Io mi auguro che tutti noi sappiamo cosa vuol dire avere il potere finanziario, avere o non avere le banche». Avere le banche significa possedere le chiavi della cassaforte, aprire i forzieri del nord, redistribuirvi le ricchezze del paese, promuovere il riassetto di potere della Galassia nordista per prepararsi al post-Berlusconi, rendendosi protagonisti della nuova stagione alle porte.
Dicono le cronache che mentre Giorgetti presidia l´ormai mitico territorio, Tremonti, assai avaro di parole nella fase declinante del berlusconismo e candidato a prossimo uomo della provvidenza, stia operando con impegno per definire il nuovo patto tra politica e affari, sistemando i tasselli dell´alta finanza post- democristiana per ridisegnare la mappa del potere economico, trovando attenti interlocutori in Giovanni Bazoli, Giuseppe Guzzetti e Fabrizio Palenzona, tutti banchieri ex democristiani.
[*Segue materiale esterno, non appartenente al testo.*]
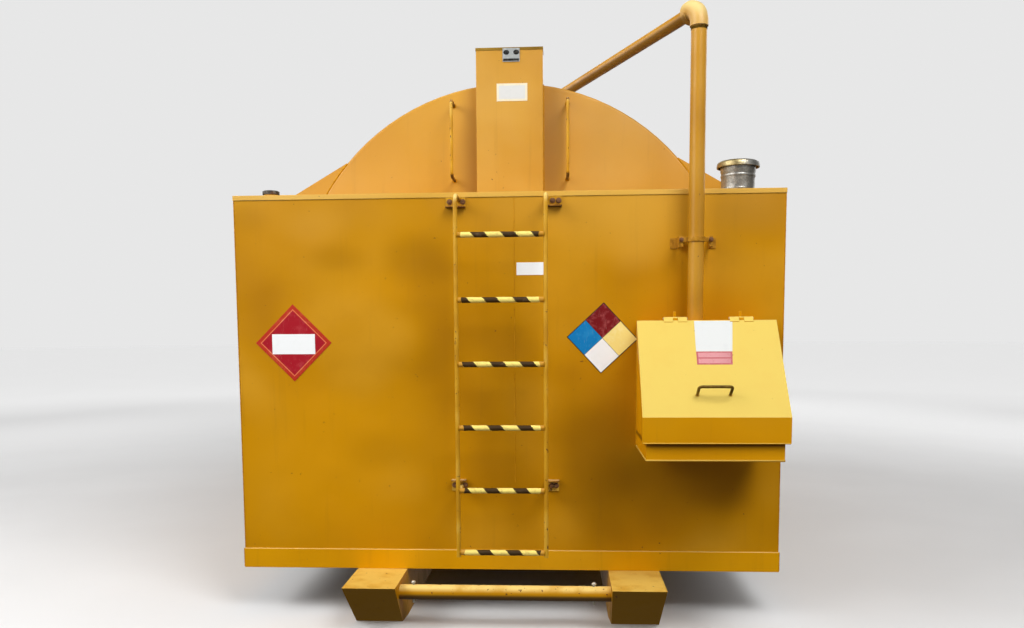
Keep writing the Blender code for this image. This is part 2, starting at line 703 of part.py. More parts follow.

Mentre Cesare Geronzi incede serafico verso il Leone triestino, ex salotto dei salotti, dove Cesare Merzagora rifiutò tanti anni fa l´approdo non gradito di un palazzinaro legato alla politica come Silvio Berlusconi e che oggi è calcato a piacere da costruttori, brasseur d´affaires e protesi della politica al momento dominante.
Vuoi vedere che il Carroccio si appresta veramente a diventare la nuova diccì della Terza Repubblica, ciò che a Berlusconi non è riuscito nella Seconda? Si attendono lunedì prossimo i numeri delle urne per vedere se a nord la Lega Pigliatutto.